Ivy Hill’s hot graphic designers really think out of the box to create dazzling looks for new formats of media and packaging. “We have our own designers and do a lot of finished, computerized comping of graphics,” he says. “Many of the studios like to create competition between us and other suppliers to show the application of a unique package when graphics are applied.”

Bi-Coastal Printing
Ivy Hill has four printing plants: The prepress and commercial printing operation in Amityville, N.Y. produces music booklets, wraps, inserts, and packaging for books on tape. Louisville, Ken., produces components such as CD booklets and folders for the music industry, and Amaray wraps and inserts for the DVD industry. The largest plant, with 300,000 square feet is located in Terre Haute, Ind., and produces paperboard product for the music, video and computer software industries. Los Angeles is a folding carton facility that parallels the product lines of Terre Haute. “We have found L.A. to be a very helpful sales tool for us because a lot of art directors from the studios on the West Coast like the idea of doing press checks locally instead of traveling to the East Coast. None of our competitors can boast a plant on the West Coast,” he notes.

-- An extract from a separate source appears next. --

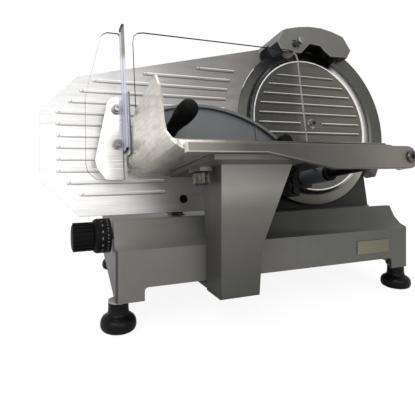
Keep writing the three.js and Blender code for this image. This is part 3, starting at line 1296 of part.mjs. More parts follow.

While the music industry continues to respond to ever-changing tastes and new recording and media storage technologies, Ivy Hill is poised to keep pace by providing smart packaging solutions. “It will never end. There will always be retail product because people love to shop and that’s not going to change,” Oppenheimer predicts. “And packaging will always facilitate the sale of the product.” He points to the potpourri of packaging in retail settings, including displays, designed to catch attention and grab sales.

Next on the horizon in the entertainment industry are high definition DVDs. “These will create a new interest level in catalog sales and certain titles with a higher quality imagery so that people will want to enhance their collections,” Oppenheimer adds. Ivy Hill is ready to design new packaging to encourage people to do just that. “Ivy Hill has made some fantastic strides in its perception in the marketplace by being proactively creative and offering innovative packaging solutions. We are considered to be among the best in the business,” Oppenheimer says.

So let’s not feel too sad that digital music recording and CDs have reduced album art to a miniature canvas. Ivy Hill makes up for the loss through attractive packaging designs that are truly music to the eyes.